In the XVIII-XIXth centuries, Zakynthos was known as the fior di Levante and was a famous center of culture. The island was the birth place of the following poets:
- Ugo Foscolo (1778-1827), an Italian Romantic writer. Foscolo related his youth in the short, autobiographic novel Jacopo Ortis' last letters (Ultime lettere di Jacopo Ortis, 1798 & 1802), written on the model of Rousseau's La Nouvelle Héloïse and Goethe's Werther. Foscolo's poems follow the mythological and classical traditions and are often patriotic (A Bonaparte liberatore, 1797; Tombs, 1807). Foscolo also wrote tragedies (Thyeste, 1797; Ajax, 1811; Ricciarda, 1813), in the style of the great Italian tragedist Vittorio Alfieri (1749-1803); brilliant essays on the classical and modern Italian litterature (Dell'origine et dell'ufficio della letteratura [On the origine and role of litterature], Pavia, 1809; Saggio sullo stato della letteratura italiana nel primo ventennio del secolo decimonono [Essay on the state of the Italian litterature in the first twenty years of the XIXth century], 1818; Saggio sul Petrarca [Essay on Petrarch], 1819; Discorso sul testo della Divina Comedia [Address on the text of the Divine Comedy], 1825; Discorso storico sul testo del Decamerone [Historical address on the text of the Decamerone], 1825; Della nuova scuola drammatica italiana [On the new Italian dramatic school], 1850); translated Homer in hendecasyllabs (Esperimento di traduzione dell' Iliade [An experimental translation of the Iliade], 1803) and the English writer Sterne into Italian; and wrote witty chronicles on the upper society of London (Lettere scritte dall' Inghilterra [Letters written from England], 1818).

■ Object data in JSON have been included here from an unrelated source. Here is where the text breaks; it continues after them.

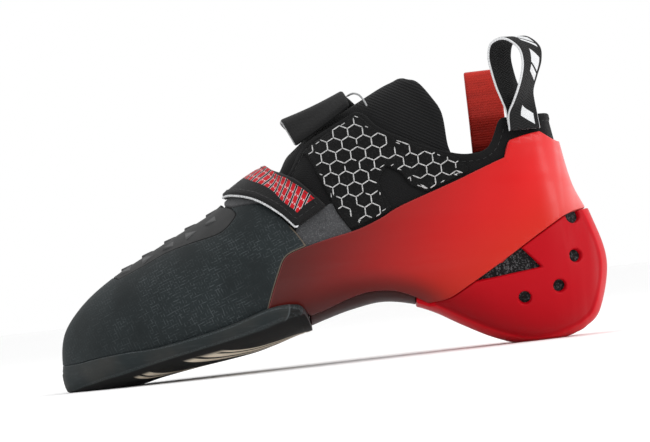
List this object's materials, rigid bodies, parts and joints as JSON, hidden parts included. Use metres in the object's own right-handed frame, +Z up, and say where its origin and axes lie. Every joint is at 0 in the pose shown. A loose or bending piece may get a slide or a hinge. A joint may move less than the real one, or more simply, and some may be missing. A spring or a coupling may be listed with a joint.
{
  "type": "climbing shoe",
  "caption": "Low climbing shoe for the left foot, downturned, with closure straps over the instep, studded toe patch, tension band and heel cup.",
  "frame": {"origin": "middle of the flat spot under the heel", "axes": "-X to the toe, -Y to the outer side of the foot, +Z up"},
  "size_m": [0.2453, 0.0899, 0.1333],
  "materials": {
    "upper_textile": "matte black textile",
    "insole_board": "dark grey felt",
    "knit": "ribbed black knit",
    "sole_rubber": "smooth black rubber",
    "rand_rubber": "blue black rubber with a fine woven imprint",
    "patch_rubber": "moulded dark rubber",
    "arch_rubber": "dark maroon rubber",
    "band_rubber": "glossy red rubber shading to maroon at the front",
    "heel_rubber": "satin crimson moulded rubber",
    "hexagon_mesh": "black mesh with raised pale hexagon lines",
    "grey_felt": "heather grey felt",
    "strap_webbing": "black strap textile",
    "loop_webbing": "black ribbed webbing with pale edges",
    "red_webbing": "red webbing"
  },
  "bodies": {
    "root": {"upper": "upper_textile", "insole": "insole_board", "tongue": "knit", "outsole": "sole_rubber", "toe_rand": "rand_rubber", "toe_hook_patch": "patch_rubber", "arch_rand": "arch_rubber", "tension_band": "band_rubber", "heel_cup": "heel_rubber", "outer_quarter_mesh": "hexagon_mesh", "inner_quarter_mesh": "hexagon_mesh", "strap_base": "grey_felt", "front_strap": "strap_webbing", "upper_strap": "strap_webbing", "pull_loop": "loop_webbing", "pull_tab": "red_webbing"}
  },
  "joints": []
}
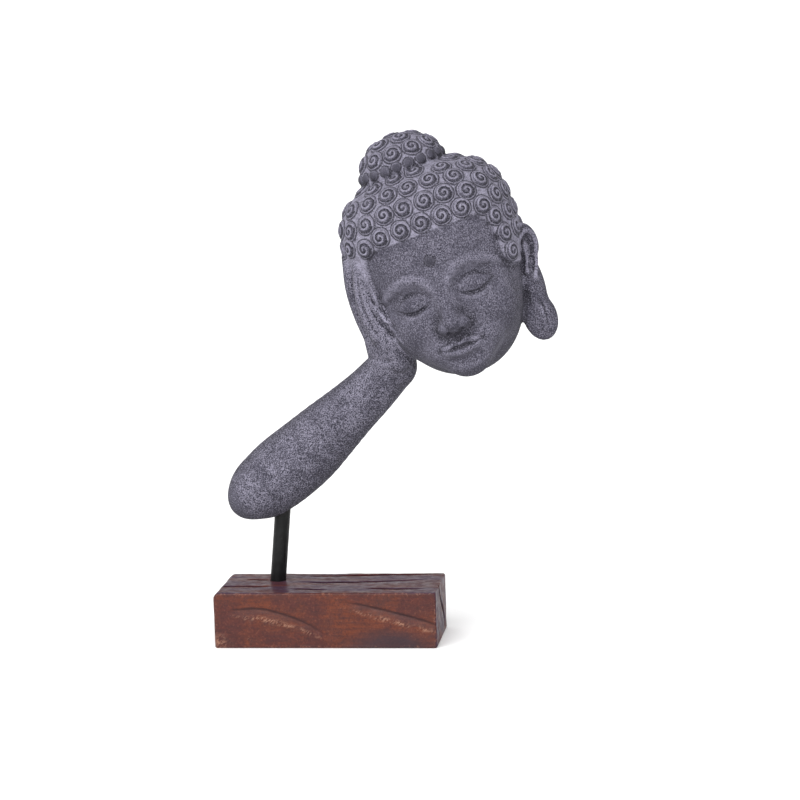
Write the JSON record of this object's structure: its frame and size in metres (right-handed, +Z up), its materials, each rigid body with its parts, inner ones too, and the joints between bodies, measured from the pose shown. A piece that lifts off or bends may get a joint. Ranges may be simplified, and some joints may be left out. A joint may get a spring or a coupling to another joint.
{
  "type": "resting buddha head sculpture on a rod stand",
  "caption": "Stone head with tight curls and a top knot, leaning on its hand and forearm, on a steel rod in a stained wood block.",
  "frame": {"origin": "centre of the wood block's underside, on the surface that the sculpture stands on", "axes": "+Z up, +X to the right as the face is seen from the front, along the block, so the face looks along -Y"},
  "size_m": [0.2736, 0.1218, 0.4003],
  "materials": {
    "cast_stone": "matt grey cast stone, pitted, with lighter dry-brushed high points",
    "black_steel": "black paint, a little worn",
    "stained_wood": "red-brown stain under a thin gloss, with carved gouges and light worn edges"
  },
  "bodies": {
    "root": {"stone_figure": "cast_stone", "steel_rod": "black_steel", "wood_block": "stained_wood"}
  },
  "joints": []
}
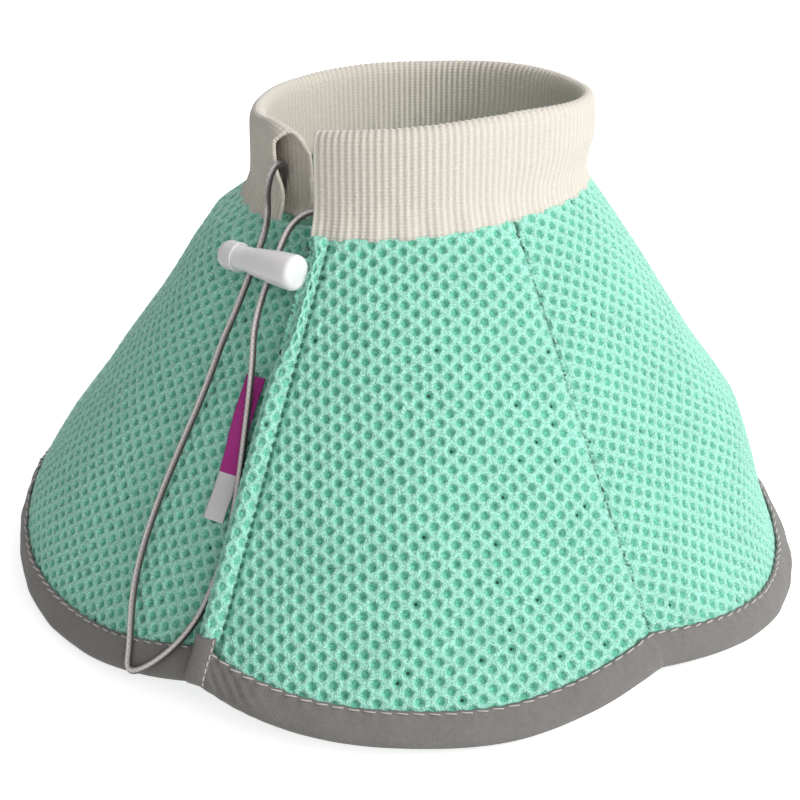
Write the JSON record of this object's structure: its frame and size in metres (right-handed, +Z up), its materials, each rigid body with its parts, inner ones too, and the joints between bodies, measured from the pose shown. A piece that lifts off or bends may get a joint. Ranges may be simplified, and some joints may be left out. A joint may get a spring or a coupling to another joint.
{
  "type": "elizabethan collar",
  "caption": "Soft recovery cone: petal panels of spacer mesh on a rib-knit neck band with an elastic drawcord and cord lock, a bound scalloped hem and a hook-and-loop closure flap.",
  "frame": {"origin": "centre of the bounding box's base, on the level that the hem stands on; the cone's own axis stands 1.779 mm behind it", "axes": "+Z up from the hem to the neck along the cone's axis, -Y towards the closure flap, +X towards the right panel"},
  "size_m": [0.2362, 0.2458, 0.1334],
  "materials": {
    "mesh_mint": "knitted polyester spacer mesh with staggered round openings, matt",
    "knit_cream": "rib-knit cotton, matt, vertical ribs",
    "binding_grey": "flat woven binding tape with a pale running stitch, matt",
    "drawcord_grey": "braided elastic cord, slight sheen",
    "seam_tape_mint": "woven seam tape, matt",
    "lap_mint": "woven lining cloth, matt",
    "loop_mint": "loop pile tape, matt",
    "hook_mint": "moulded hook tape, matt",
    "label_woven": "woven label, magenta with a pale end, bare",
    "lock_white": "moulded translucent white plastic, glossy",
    "spring_steel": "drawn spring wire"
  },
  "bodies": {
    "cone": {"panel_right": "mesh_mint", "panel_back_right": "mesh_mint", "panel_back_left": "mesh_mint", "panel_left_rear": "mesh_mint", "panel_left": "mesh_mint", "hem_binding": "binding_grey", "neck_band": "knit_cream", "lap_strip": "lap_mint", "loop_tape": "loop_mint", "seam_tape_1": "seam_tape_mint", "seam_tape_2": "seam_tape_mint", "seam_tape_3": "seam_tape_mint", "seam_tape_4": "seam_tape_mint", "seam_tape_5": "seam_tape_mint", "label_tab": "label_woven", "drawcord_neck_run": "drawcord_grey", "drawcord_loop": "drawcord_grey"},
    "flap": {"panel_front": "mesh_mint", "flap_facing": "mesh_mint", "hem_binding_flap": "binding_grey", "hook_tape": "hook_mint", "neck_band_flap": "knit_cream", "neck_band_fold": "knit_cream", "drawcord_flap_run": "drawcord_grey"},
    "cord_lock": {"cord_lock_barrel": "lock_white", "cord_lock_spring": "spring_steel"},
    "lock_plunger": {"cord_lock_plunger": "lock_white"}
  },
  "joints": [
    {"name": "flap_open", "type": "hinge", "parent": "cone", "child": "flap", "pos_m": [0.02481, -0.04119, 0.10991], "axis": [-0.2767, 0.4793, 0.8329], "range_deg": [0, 75], "deforming": ["neck_band_fold", "drawcord_flap_run", "drawcord_loop"]},
    {"name": "lock_slide", "type": "slide", "parent": "cone", "child": "cord_lock", "axis": [-0.3716, -0.4101, -0.8329], "range_m": [0, 0.015], "deforming": ["drawcord_loop"]},
    {"name": "plunger_press", "type": "slide", "parent": "cord_lock", "child": "lock_plunger", "axis": [0.741, -0.6715, 0], "range_m": [0, 0.0032], "stiffness_N_per_m": 800, "springref_m": -0.002, "deforming": ["cord_lock_spring"]}
  ]
}
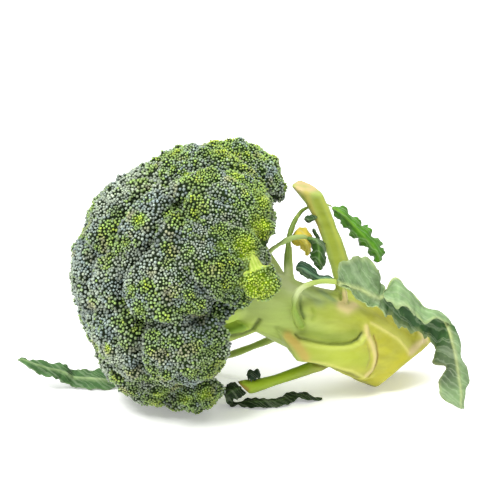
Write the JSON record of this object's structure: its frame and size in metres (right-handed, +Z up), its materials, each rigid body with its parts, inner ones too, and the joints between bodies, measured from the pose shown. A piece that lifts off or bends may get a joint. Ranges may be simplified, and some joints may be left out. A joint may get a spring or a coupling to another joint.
{
  "type": "broccoli head",
  "caption": "Cut head of broccoli lying on its side: a round crown of bud-covered florets on a thick branched stalk with cut leaf stalks and small wilted leaves.",
  "frame": {"origin": "on the surface that the head lies on, below the centre of its bounding box", "axes": "+X from the crown towards the cut foot of the stalk, +Z up, the picture's view looks along +Y"},
  "size_m": [0.2556, 0.1514, 0.151],
  "materials": {
    "buds": "closed flower buds, blue-green to yellow-green, matt with a waxy bloom",
    "stalk": "smooth pale yellow-green skin with a satin sheen, cut ends dry and tan",
    "leaf": "grey-green leaf with a waxy bloom and a pale rib",
    "yellowed_leaf": "wilted yellow leaf, matt"
  },
  "bodies": {
    "root": {"crown": "buds", "stalk": "stalk", "leaf_draped": "leaf", "leaf_back": "leaf", "leaf_small_arch": "leaf", "leaf_yellowed": "yellowed_leaf", "leaf_curled": "leaf", "leaf_floor_left": "leaf", "leaf_floor_front": "leaf"}
  },
  "joints": []
}
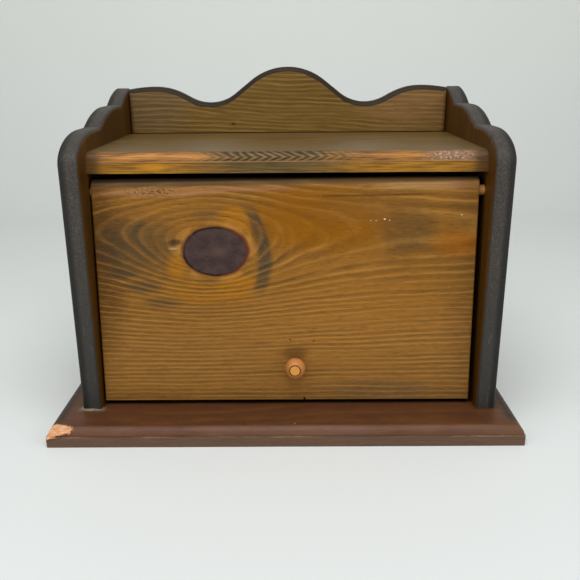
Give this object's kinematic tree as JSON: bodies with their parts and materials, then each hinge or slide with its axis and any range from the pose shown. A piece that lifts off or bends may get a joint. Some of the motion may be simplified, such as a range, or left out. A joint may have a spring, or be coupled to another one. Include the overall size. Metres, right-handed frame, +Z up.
{
  "type": "bread box",
  "caption": "Pine bread box with scrolled sides, a scalloped gallery over a moulded shelf, a moulded base board and a lift-up front door with a turned knob.",
  "frame": {"origin": "bottom centre of the box that holds the whole object, on the surface that the base board stands on", "axes": "+Z up, the front with the door faces -Y, +X to the right as seen from the front"},
  "size_m": [0.451, 0.275, 0.341],
  "materials": {
    "stained_base": "dark reddish brown stain, satin, with nicks",
    "stained_sides": "very dark stain, charcoal on the sawn edges",
    "stained_shelf": "olive-brown stain, golden on the front edge, satin",
    "stained_gallery": "olive-brown stain, dark burnished edges",
    "stained_door": "golden-brown stained pine with a large dark knot, satin",
    "plain_dowel": "lightly finished birch dowel",
    "turned_bead": "turned bead, orange, satin",
    "bright_steel": "zinc-plated slotted screws",
    "dull_steel": "dull finishing nails and brads"
  },
  "bodies": {
    "case": {"base_board": "stained_base", "side_left": "stained_sides", "side_right": "stained_sides", "top_shelf": "stained_shelf", "back_gallery": "stained_gallery", "back_board": "stained_sides", "door_stop": "stained_sides", "base_screws": "bright_steel", "shelf_nails": "dull_steel", "gallery_nails": "dull_steel", "back_nails": "dull_steel", "stop_brads": "dull_steel"},
    "door": {"front_door": "stained_door", "door_pin_left": "plain_dowel", "door_pin_right": "plain_dowel", "door_knob": "turned_bead", "knob_dowel": "plain_dowel"}
  },
  "joints": [
    {"name": "door_lift", "type": "hinge", "parent": "case", "child": "door", "pos_m": [0, -0.063, 0.2295], "axis": [-1, 0, 0], "range_deg": [0, 118]}
  ]
}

- Andreas Calvos (1792-1867), a Greek patriotic poet. Calvos moved
early to Leghorn and later to Florence where, aged 20, he met Ugo
Foscolo. Calvos was Foscolo's secretary and disciple and travelled with
him to Switzerland and London, where the two poets fell out in 1817.
Calvos published The Lyra in Switzerland (1824) and The new odes in
Paris (1826), immediatly translated into French. Calvos came back to
Greece, then insurrected against the Ottomans, and settled in Corfou,
where he was professor at the Ionian Academy until 1852. He spent there
a sad and lonesome life and emigrated to England, where he ended his
life as a professor in a young girls' college directed by his second
spouse.
Calvos published only 20 odes and nothing more for the last 43 years of
his life. He is a model of the accursed poet, often considered as
Solomos' failed twin. One of the reasons of Calvos' failure is his
weird poetic expression and his lack of sense for the Greek language;
Calvos broke the structure of the verses and the stanza, suppressed the
rhymes, and mixed archaic and classical words in Pindarus' style.
- Dionysos, Count Solomos (1798-1857), the national poet of Greece.
Solomos was born in a family of Cretan origin, ennobled during the
Venitian rule on the Ionian islands. He studied in Italy, in Cremona
and Pavia, and wrote his first poems in Italian. The Greek war for
independence (1821) and the release of books of popular songs of modern
Greece by Fauriel
(1824 & 1825) attracted him back to the Greek language, which he had to
learn again from scratch. In 1823, he wrote the Hymn to Freedom, the
national anthem of Greece, translated into French by Stanislas Julien
and published by Fauriel in 1825, and the Poem on Lord Byron's Death in
1824. His Dialogue, on the use of the popular Greek language, was
modelled on Dante's Convivio. His pre-Surrealist text The Woman from
Zante was published only in 1927. After the fall of Missolonghi,
Solomos wrote The Liberated Besieged, a philosophical and epic poem
celebrating the spiritual strength of the besieged, as opposed to the
brutal, material strength of the besiegers. Solomos is considered as
the founder of the Ionian poetry school and the father of modern Greek
poetry.
A verse by Solomos is written on the flag of Zakynthos.
Sources:
Ivan Sache, 26 January 2005
The flag of Zakynthos can be seen outside every public building all over the
island.
It is green with an orange sitting man called Zakynthos, considered the first
resident of the island, after whom it took its name. The name of the man and the island ΖΑΚΥΝΘΟΣ is written above the man. The motto placed horizontally below the man, ΘΕΛΕΙ ΑΡΕΤΗ ΚΑΙ Η ΕΛΕΥΘΕΡΙΑ, means "Freedom needs virtue and courage".
These words are taken from Dionysios Solomos.
Iconographical source: Zakynthos website
Thanos Tzikas, 4 July 2003
In the southern part of the island lives a rare species of sea turtle named Caretta caretta. In order to protect it, the National Marine Park of Zakynthos was recently established. The flag of the Park is white with the logo of the Park, which shows the endangered turtle.